Auf Wiedersehen!

The great thing about Language and Literature classes is that you never spend any time relearning anything. We’re in a perpetual present, baby, an all-powerful now that focuses on every faculty of the written word all at once. These past two years have been no exception. I’ve found myself departing from the cloistered world of “pure literature,” and into the (very IB, I might add) paradigm of global context. I honestly do feel like my ability to analyze texts has been honed by this new approach. Art is good and all, but it really starts to burst with meaning when you think about what it means to us - not on a spiritual level, but on a societal level. Our exploration of critical lenses, in particular, was particularly memorable to me for this reason. If you can figure out the trick to discerning which lens is most pertinent to a given text, you can draw out from it at least twice the amount of information you would have gotten had you looked at it from a purely literary point of view.

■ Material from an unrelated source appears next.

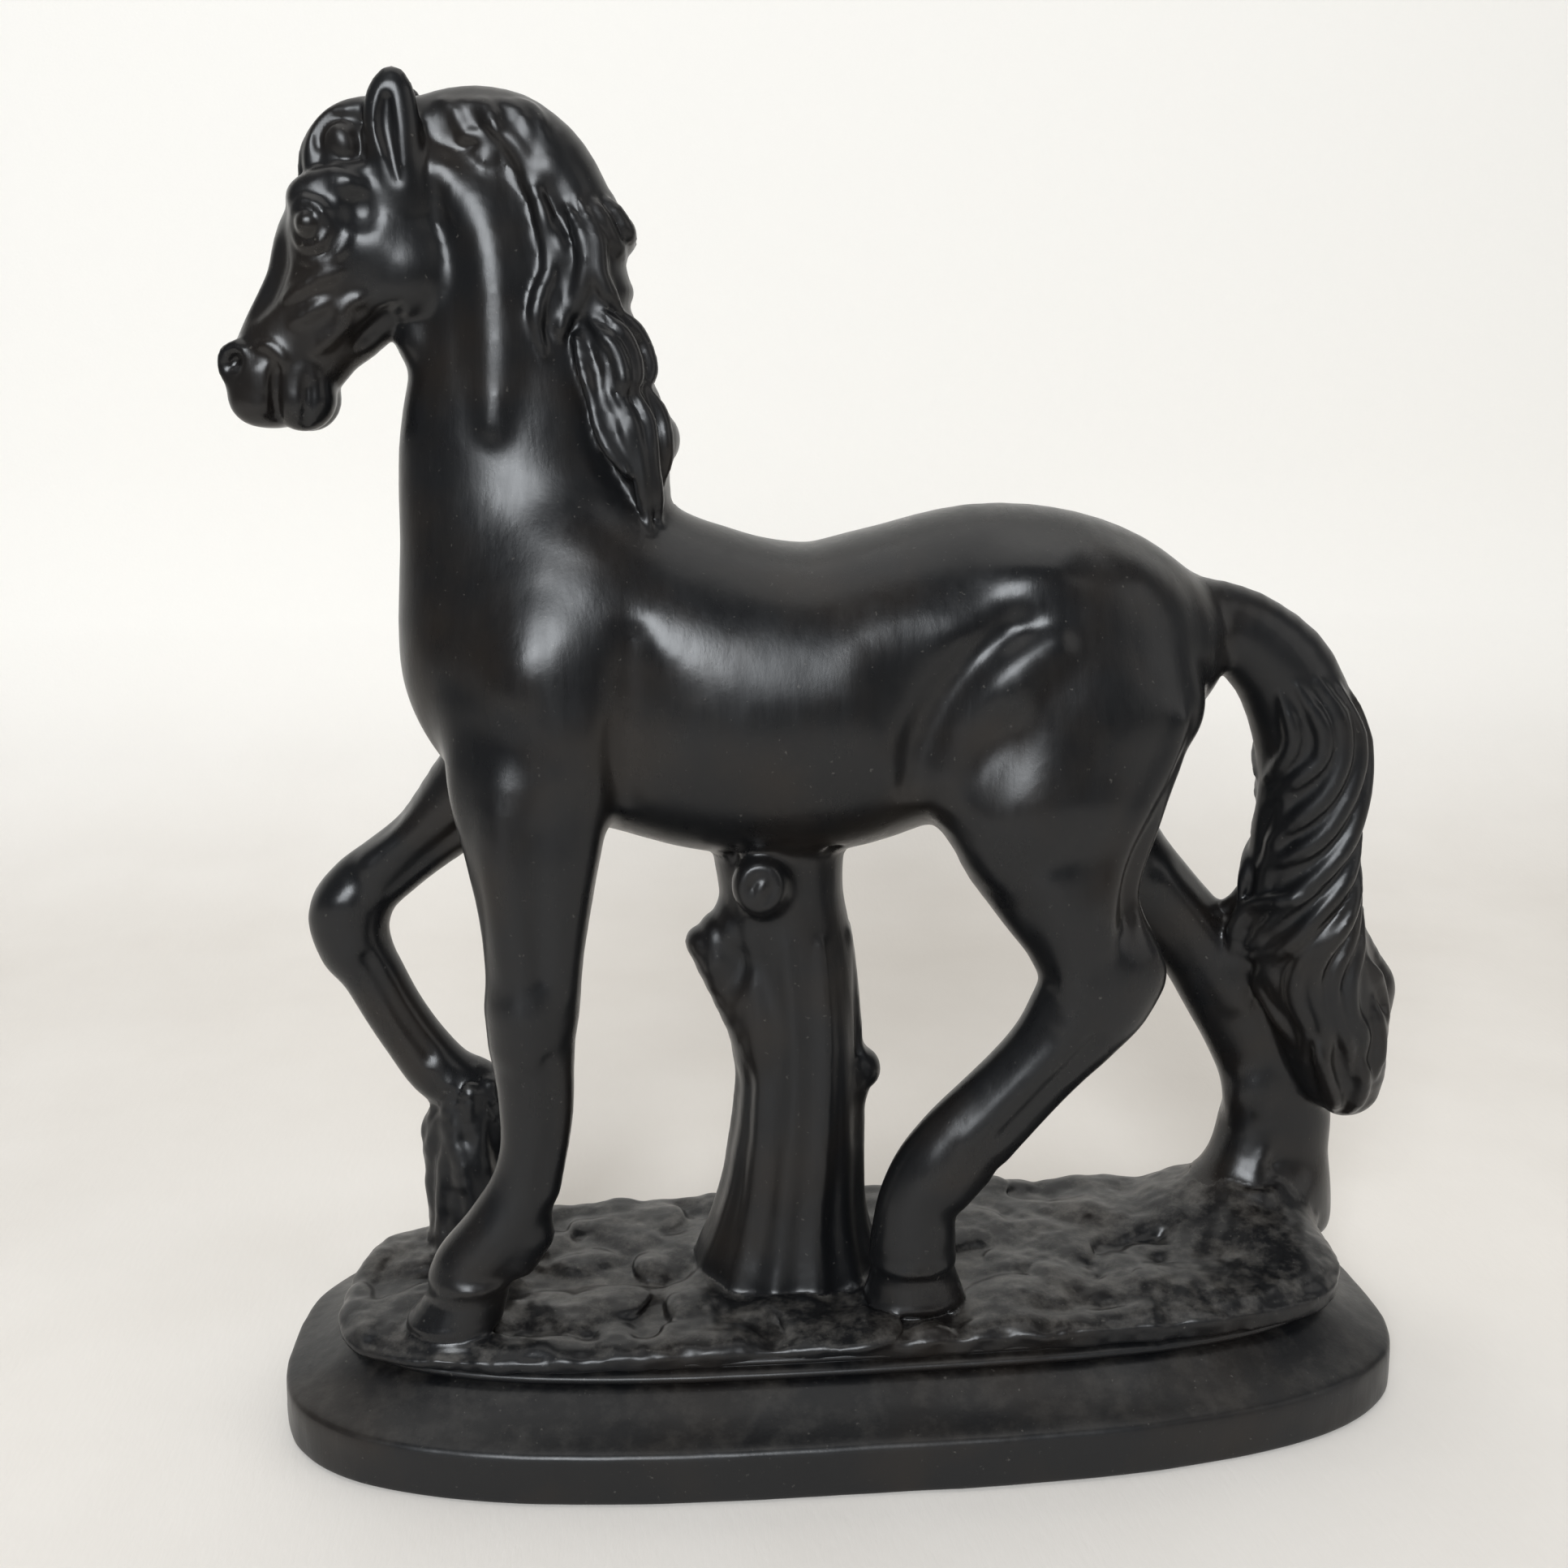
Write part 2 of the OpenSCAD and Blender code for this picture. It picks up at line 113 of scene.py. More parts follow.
class Clay:
    """A box of space holding distances to a growing surface, and the member each point belongs to."""

    def __init__(self, low, high, voxel):
        self.low = np.array(low, float)
        self.voxel = voxel
        self.shape = tuple(np.ceil((np.array(high) - low) / voxel).astype(int) + 1)
        self.field = np.full(self.shape, 9.0, np.float32)
        self.nearest = np.full(self.shape, 99.0, np.float32)
        self.member = np.zeros(self.shape, np.uint8)
        self.names = ["none"]
        self.current = 0

    def begin(self, name):
        """Forms added from here on belong to the named member."""
        if name not in self.names:
            self.names.append(name)
        self.current = self.names.index(name)

    def window(self, low, high):
        """The part of the grid between two corners: its slices and its x, y and z."""
        a = np.clip(np.floor((np.array(low) - self.low) / self.voxel).astype(int), 0, self.shape)
        b = np.clip(np.ceil((np.array(high) - self.low) / self.voxel).astype(int) + 1, 0, self.shape)
        if (b <= a).any():
            return None, None
        axes = [self.low[i] + self.voxel * np.arange(a[i], b[i], dtype=np.float32) for i in range(3)]
        place = tuple(slice(a[i], b[i]) for i in range(3))
        return place, np.meshgrid(*axes, indexing="ij", sparse=True)

    def merge(self, place, d, blend, cut=False):
        """Adds a form with a fillet of about the blend, or cuts it away."""
        old = self.field[place]
        if cut:
            h = np.clip(0.5 - 0.5 * (old + d) / blend, 0, 1)
            self.field[place] = old * (1 - h) - d * h + blend * h * (1 - h)
            return
        h = np.clip(0.5 + 0.5 * (old - d) / blend, 0, 1)
        self.field[place] = old * (1 - h) + d * h - blend * h * (1 - h)
        close = d < self.nearest[place]
        self.nearest[place][close] = d[close]
        self.member[place][close] = self.current

    def limb(self, rows, blend=3.0, steps=4, cut=False, side=(0.0, 1.0, 0.0)):
        """A rounded limb through rows of x, y, z, half depth, half width along the side."""
        s = spline(rows, steps).astype(np.float32)
        s[:, 3:] = np.maximum(s[:, 3:], 0.15)
        side = np.array(side, np.float32)
        reach = blend + 2 * self.voxel
        r = s[:, 3:5].max(1).max() + reach
        place, grid = self.window(s[:, :3].min(0) - r, s[:, :3].max(0) + r)
        if place is None:
            return
        best = np.full([g.size for g in grid], 99.0, np.float32)
        for p, q in zip(s[:-1], s[1:]):
            self.segment(best, grid, p, q, side, reach)
        self.merge(place, best, blend, cut)

    def segment(self, best, grid, p, q, side, reach):
        """Takes one tapered piece of a limb into best, in its own small window."""
        r = max(p[3], p[4], q[3], q[4]) + reach
        low, high = np.minimum(p[:3], q[:3]) - r, np.maximum(p[:3], q[:3]) + r
        cut = [np.searchsorted(g.ravel(), (low[i], high[i])) for i, g in enumerate(grid)]
        place = tuple(slice(a, b) for a, b in cut)
        if any(a >= b for a, b in cut):
            return
        x, y, z = (g[tuple(place[i] if j == i else slice(None) for j in range(3))]
                   for i, g in enumerate(grid))
        along = q[:3] - p[:3]
        length = float(np.linalg.norm(along)) or 1e-6
        t_axis = along / length
        u_axis = np.cross(side, t_axis)
        u_axis /= np.linalg.norm(u_axis) or 1.0
        v_axis = np.cross(t_axis, u_axis)
        dx, dy, dz = x - p[0], y - p[1], z - p[2]
        t = dx * t_axis[0] + dy * t_axis[1] + dz * t_axis[2]
        u = dx * u_axis[0] + dy * u_axis[1] + dz * u_axis[2]
        v = dx * v_axis[0] + dy * v_axis[1] + dz * v_axis[2]
        f = np.clip(t / length, 0, 1)
        a, b = p[3] + (q[3] - p[3]) * f, p[4] + (q[4] - p[4]) * f
        w = t - np.clip(t, 0, length)
        c = np.minimum(a, b)
        best[place] = np.minimum(best[place], rounded(u, v, w, a, b, c))

    def egg(self, centre, radii, blend=2.0, cut=False, turn=0.0):
        """An ellipsoid; turn tips it in the side view, in degrees."""
        centre = np.array(centre, np.float32)
        r = max(radii) + blend + 2 * self.voxel
        place, grid = self.window(centre - r, centre + r)
        if place is None:
            return
        dx, dy, dz = (g - c for g, c in zip(grid, centre))
        k, m = math.cos(math.radians(turn)), math.sin(math.radians(turn))
        self.merge(place, rounded(dx * k + dz * m, dy, dz * k - dx * m, *radii), blend, cut)

    def swell(self, p, r, q, w, blend=3.0, cut=False):
        """A muscle that runs from one round end to another, both with three half sizes."""
        p, r, q, w = (np.array(k, float) for k in (p, r, q, w))
        steps = max(3, int(np.linalg.norm(q - p) / 2.5))
        reach = blend + 2 * self.voxel
        low = np.minimum(p - r, q - w) - reach
        high = np.maximum(p + r, q + w) + reach
        place, grid = self.window(low, high)
        if place is None:
            return
        best = np.full([g.size for g in grid], 99.0, np.float32)
        for t in np.linspace(0, 1, steps):
            c, s = p + (q - p) * t, r + (w - r) * t
            dx, dy, dz = (g - k for g, k in zip(grid, c.astype(np.float32)))
            best = np.minimum(best, rounded(dx, dy, dz, *s.astype(np.float32)))
        self.merge(place, best, blend, cut)

    def skin_y(self, x, z, side):
        """Where a line along Y first meets the clay at x, z, coming from the side; nan if it misses."""
        i, k = (int(round((c - self.low[n]) / self.voxel)) for c, n in ((x, 0), (z, 2)))
        if not (0 <= i < self.shape[0] and 0 <= k < self.shape[2]):
            return math.nan
        column = self.field[i, ::int(-side), k]
        inside = np.flatnonzero(column < 0)
        if not len(inside) or inside[0] == 0:
            return math.nan
        j = inside[0]
        part = column[j - 1] / (column[j - 1] - column[j])
        step = j - 1 + part
        if side > 0:
            step = self.shape[1] - 1 - step
        return self.low[1] + self.voxel * step

    def ridge(self, path, radius, side, blend=0.9, sink=0.35, cut=False):
        """A rounded ridge, or a groove, laid on the skin along a path of x, z seen from the side.

        The radius tapers towards both ends; sink is the share of it that lies under the skin.
        """
        line = spline([(x, z) for x, z in path], 4)
        y = np.array([self.skin_y(x, z, side) for x, z in line])
        known = np.flatnonzero(~np.isnan(y))
        if len(known) < 2:
            return
        y = np.interp(np.arange(len(y)), known, y[known])[known[0]:known[-1] + 1]
        line = line[known[0]:known[-1] + 1]
        y = np.convolve(np.pad(y, 2, mode="edge"), (0.1, 0.2, 0.4, 0.2, 0.1), mode="valid")
        t = np.linspace(0, 1, len(y))
        size = radius * np.clip(0.25 + 3.4 * np.minimum(t, 1 - t), 0.25, 1)
        rows = np.column_stack([line[:, 0], y - side * sink * size, line[:, 1], size, size])
        self.limb(rows, blend, 1, cut)

    def skin(self):
        """The surface as points in mm and four-sided faces."""
        grid = openvdb.FloatGrid(3.0)
        grid.copyFromArray(np.clip(self.field / self.voxel, -3, 3), tolerance=0.0)
        points, quads = grid.convertToQuads(isovalue=0.0)
        return points * self.voxel + self.low, quads[:, ::-1].astype(np.int64)

    def owner(self, points):
        """The member that each point belongs to."""
        i = np.clip(np.rint((points - self.low) / self.voxel).astype(int), 0, np.array(self.shape) - 1)
        return self.member[i[:, 0], i[:, 1], i[:, 2]]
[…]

Here’s an example: Analyzing Paprika by Satoshi Kon through a New Historicist lens quickly got me and Kai straight to the heart of the movie. When you go beyond the naive assumption that Paprika is just a general indictment of post-Y2K society and explore the specifically Japanese identity and historical context that spawned it, its ethos becomes so much more clearly defined. Kai gleaned that the twin social concepts of honne (one’s true feelings) and tatemae (one’s public persona) were key to the film’s narrative - the parade, despite its grotesqueness and ravenous dysfunction, is bright and manically happy. Kon (as the author) is attacking his own society, his own culture’s ingrained prioritization of optics over right action even as the world teeters on the edge of chaos. Now, that’s one facet you wouldn’t have gotten without using critical lenses!


I could talk about what I learned in this class all day, but I’m unfortunately not here to do that. I’m going to instead engage in that vain, unsteady pursuit - thinking about the future. There’s a balance I want to achieve after high school. Each past year has had its share of specificity. Now it’s time to synthesize every approach to literature that I know. I want to pick at more James Joyce, more Flannery O’Connor, more authors whose prose tickles a nerve in my brain and makes me shudder like a small animal. But, you know, who am I to say that it’s time to focus on synthesizing? There’s still a lot I don’t know yet. It’d be really presumptuous of me to think I’m even halfway done with my learning. Far be it then from me to focus on something now. I’ll probably take more classes in post-1800s literature, but that doesn’t mean I’ll deprive myself of the classics. Que sera sera. I will simply open myself to learning as much as I possibly can, like a big old woman-shaped sponge. Guerilla Toss’s song Own Zone is a pretty close description of how I feel now:



[Clumsy and uncomfortable / Hungry but I'm never full]


Well, I suppose it’s time for some final wishes. I’m not a sentimental person, so I’ll keep these short.
To this batch: As callous as it sounds, parting here isn’t that sweet a sorrow for me. (I HAVE only been at this school physically for a month.) My eyes are dry as yours are wet. Still, I think you are fine people. Good luck on all your future endeavors. Don’t be afraid to explore cool, new things. I’ll beat you up if you cheat on any work in college. That’s all.
To this class: Heed the advice above, it still applies to you. Read more, watch less.
To myself: Nolite te bastardes carborundorum.